A: On a recent 35-mile run in the Tetons, it was low 40s °F with rain forecasted all day. We started in a thin wool baselayer and a waterproof jacket. Wool is an incredible natural fiber that provides warmth even when it is wet.

We wore dishwashing gloves for the ultimate in waterproof for our hands with a liner glove underneath when temps dropped. I wore running shorts and tall compression socks with a pair of waterproof/breathable pants over the top. Brimmed trucker hats kept the rain off our faces.

With a steady running pace, we generated enough heat and had enough wind protection to keep a (mostly) comfortable body temperature, not overheating and not shivering.

When we stopped to check the map or take a picture (the few times the clouds were high enough) and the wind picked up, that body heat would be whisked away and we’d have to get moving again.

Had we needed to stop longer, we would have added an insulation midlayer over the wool and under the jacket. Since we were in the backcountry, we carried an emergency bivy, extra food and layers, and trekking poles – crucial when the clay mud sticking to our shoes made forward progress on just two feet impossible.

Krissy and her dog PD pause in the trail for a break.

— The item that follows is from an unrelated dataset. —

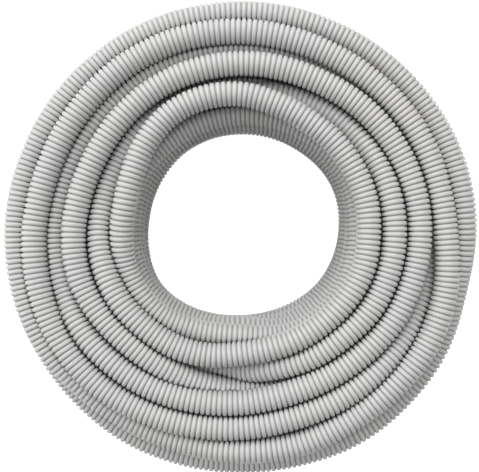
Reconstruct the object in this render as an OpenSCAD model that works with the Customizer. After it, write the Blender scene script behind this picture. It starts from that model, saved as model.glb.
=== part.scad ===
// Coil of corrugated conduit, lying flat on the floor as it comes from the shop.
// One moulded length is wound round a drum, layer on layer, so the coil is a single
// solid of revolution: its outline is the rows of round turns on the bore, on both ends
// and on the side. +Z is the coil's axis and the origin is on it, at floor level.

/* [Conduit] */
// Outside diameter over the ribs
conduit_od = 20; // [16:1:32]

/* [Winding] */
// Diameter of the open bore, the drum's own diameter
bore_d = 176; // [120:2:260]
// Layers from the floor to the top
layers = 6; // [3:1:9]
// Turns that lie side by side on each end, inside the shoulder turn
face_turns = 4; // [2:1:7]
// Slack between neighbouring turns
turn_gap = 0.6; // [0.2:0.1:2]
// How far the first turn of each end stands back from the bore
face_inset = 7.4; // [0:0.2:10]
// Slope at which the outermost turn drops off each end, in degrees
shoulder_angle = 25; // [10:1:45]
// How far the side turns stand out past the shoulder turns
side_bulge = 8; // [0:0.5:9]
// Height of the flat that the drum has pressed on each bore turn
drum_flat = 2; // [1:0.5:5]

/* [Hidden] */

// Facets of the whole ring and of one turn's section
ring_fn = 180;
turn_fn = 36;

turn_r = conduit_od / 2;
turn_step = conduit_od + turn_gap;
coil_h = conduit_od + (layers - 1) * turn_step;
floor_z = turn_r;
top_z = coil_h - turn_r;

// Bore turns: they stand in one column on the drum, whose surface cuts their flats
bore_turn_x = bore_d / 2 + sqrt(pow(turn_r, 2) - pow(drum_flat / 2, 2));
bore_turns = [for (i = [1 : layers - 2]) [bore_turn_x, floor_z + i * turn_step]];

// End turns: one flat row at height z, from the bore outwards
function end_row(z) = [for (i = [0 : face_turns - 1]) [bore_turn_x + face_inset + i * turn_step, z]];

// Shoulder turn: the outermost turn of an end, which has slipped towards the middle
shoulder_x = bore_turn_x + face_inset + (face_turns - 1) * turn_step + turn_step * cos(shoulder_angle);
shoulder_drop = turn_step * sin(shoulder_angle);

// Side turns: as many as fit between the two shoulders, evenly spread
side_span = top_z - floor_z - 2 * shoulder_drop;
side_steps = max(1, floor(side_span / turn_step));
side_turns = [for (i = [1 : 1 : side_steps - 1])
    [shoulder_x + side_bulge, floor_z + shoulder_drop + i * side_span / side_steps]];

function reversed(list) = [for (i = [len(list) - 1 : -1 : 0]) list[i]];

// Every turn that shows, in order round the wound section
outline_turns = concat(
    end_row(floor_z),
    [[shoulder_x, floor_z + shoulder_drop]],
    side_turns,
    [[shoulder_x, top_z - shoulder_drop]],
    reversed(end_row(top_z)),
    reversed(bore_turns)
);

// The wound section: the round turns on its outline, and the packed turns behind them
module wound_section() {
    difference() {
        union() {
            for (turn = outline_turns) translate(turn) circle(r = turn_r, $fn = turn_fn);
            polygon(outline_turns);
        }
        // The drum, gone from the finished coil
        square([bore_d / 2, coil_h]);
    }
}

module conduit_coil() {
    color("gainsboro") rotate_extrude($fn = ring_fn) wound_section();
}

conduit_coil();
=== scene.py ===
import math

import bpy
import numpy as np
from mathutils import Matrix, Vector


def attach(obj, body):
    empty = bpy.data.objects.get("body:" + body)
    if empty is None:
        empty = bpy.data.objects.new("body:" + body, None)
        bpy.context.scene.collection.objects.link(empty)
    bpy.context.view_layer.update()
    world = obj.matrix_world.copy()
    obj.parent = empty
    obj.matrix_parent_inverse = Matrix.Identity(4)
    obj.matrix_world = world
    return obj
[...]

How do you stay motivated to run when it’s raining?

Getting out the door is the toughest. I can’t think of a tougher running moment than trying to tie my shoes when the rain drops are pinging the roof of my van. PD looks up at me from the tight ball she’s curled herself into with an expression that I read as a “really Mom? We are doing this now?”

But, with the right gear, treats and just making those first couple of steps happen, 98% of the time I’m thankful I went rather than wait. Trusting that the after-feeling will be better is enough motivation for me to at least pull my laces, clip her leash and slide open the door.